In 2004, Jean Ziegler, the UN special rapporteur on the right to food, informed Caterpillar that Israel was "using armoured bulldozers supplied by your company to destroy agricultural farms, greenhouses, ancient olive groves and agricultural fields planted with crops, as well as numerous Palestinian homes and sometimes human lives, and that "allowing the delivery of your D-9 and D-10 Caterpillar bulldozers to the Israeli army through the Government of the United States in the certain knowledge that they are being used for such actions, might involve complicity or acceptance on the part of your company to actual and potential violations of human rights."

Amnesty International has called on Caterpillar to “take measures—within the company sphere of influence—to guarantee that its bulldozers are not used to commit human rights violations, including the destruction of homes, land and other properties.”

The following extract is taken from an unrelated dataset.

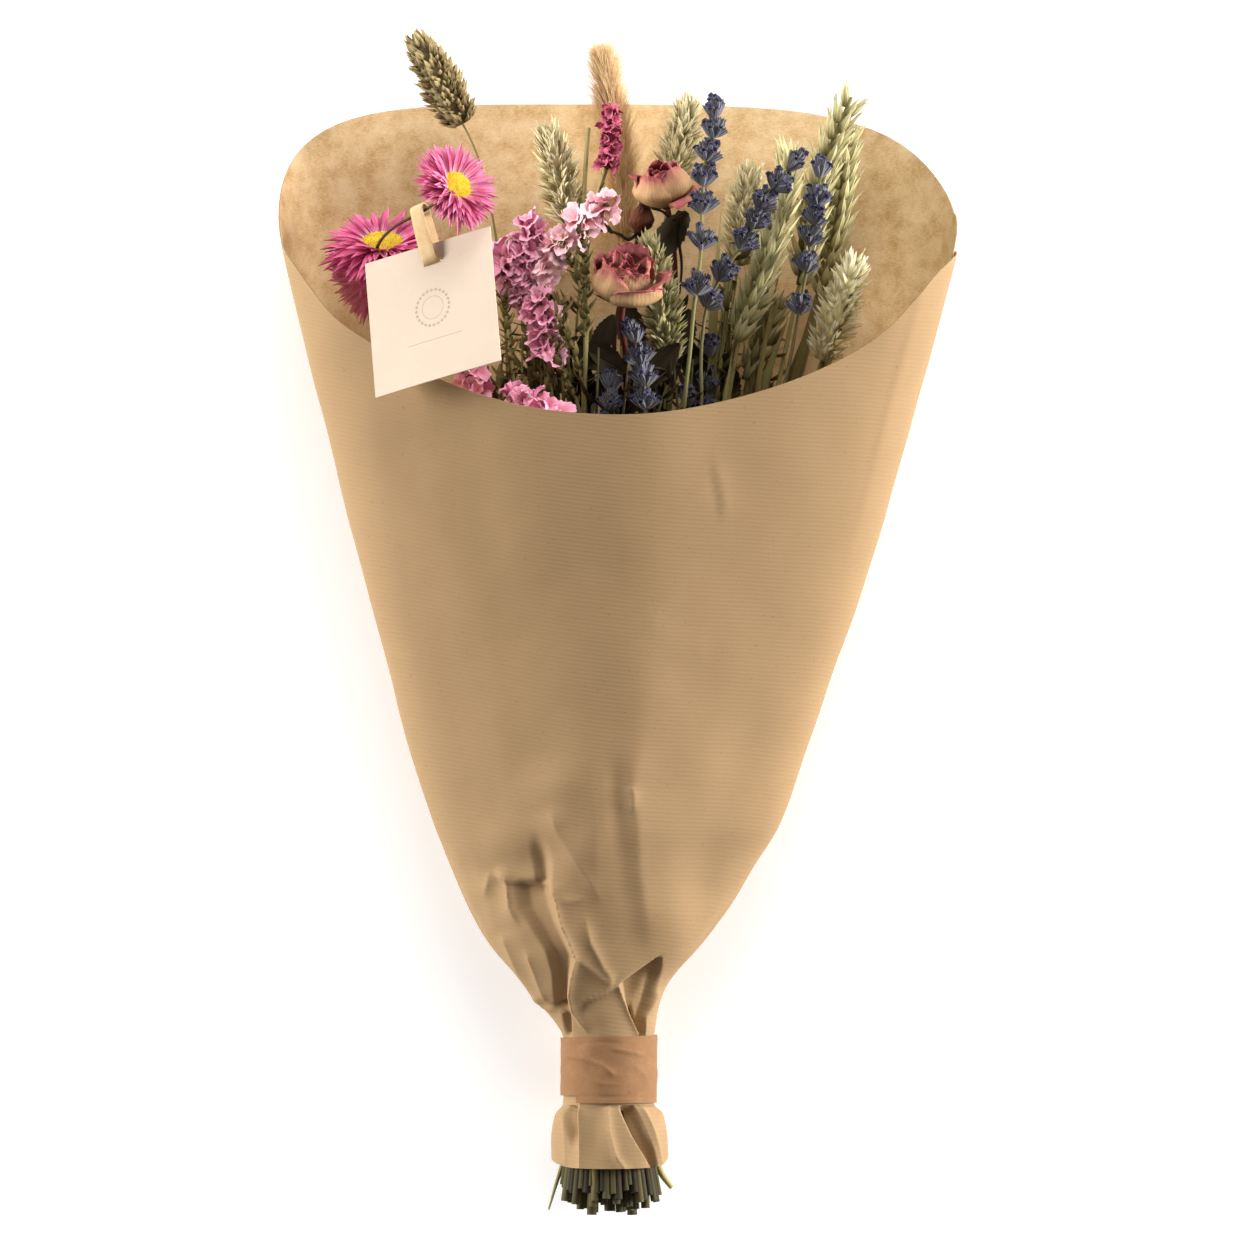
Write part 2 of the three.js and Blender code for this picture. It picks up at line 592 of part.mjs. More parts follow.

According to HRW, Caterpillar has many options to take these measures, including “agreeing to abide by standards such as the U.N. Norms and refusing to participate in the FMS program with Israel or to reject sales to governments or other parties where there is a risk that the company's products will be used in the perpetuation of human rights violations.”

For several years, the issue of Caterpillar's complicity has been raised at its annual shareholders meeting. Even the parents of Rachel Corrie have provided testimony at these meetings. Activists (including members of Jewish Voices for Peace and a group of nuns) have become CAT shareholders in order to propose resolutions for CAT to review its bulldozer sales to Israel. These resolutions have been voted down with the encouragement of CAT’s Board of Directors. This means that CAT has repeatedly made a conscious decision to continue selling bulldozers to Israel without question and regardless of explicit descriptions of how their machines are used for criminal purposes.

According to Human Rights Watch, “Caterpillar betrays its stated values when it sells bulldozers to Israel knowing that they are being used to illegally destroy Palestinian homes. Until Israel stops these practices, Caterpillar’s continued sales will make the company complicit in human rights abuses.”

In fact, Caterpillar is violating its own Code of Conduct, which calls on the company to "avoid those who violate the law....Caterpillar accepts the responsibilities of global citizenship. Wherever we conduct business or invest our resources around the world, we know that our commitment to financial success must also take into account social, economic, political, and environmental priorities."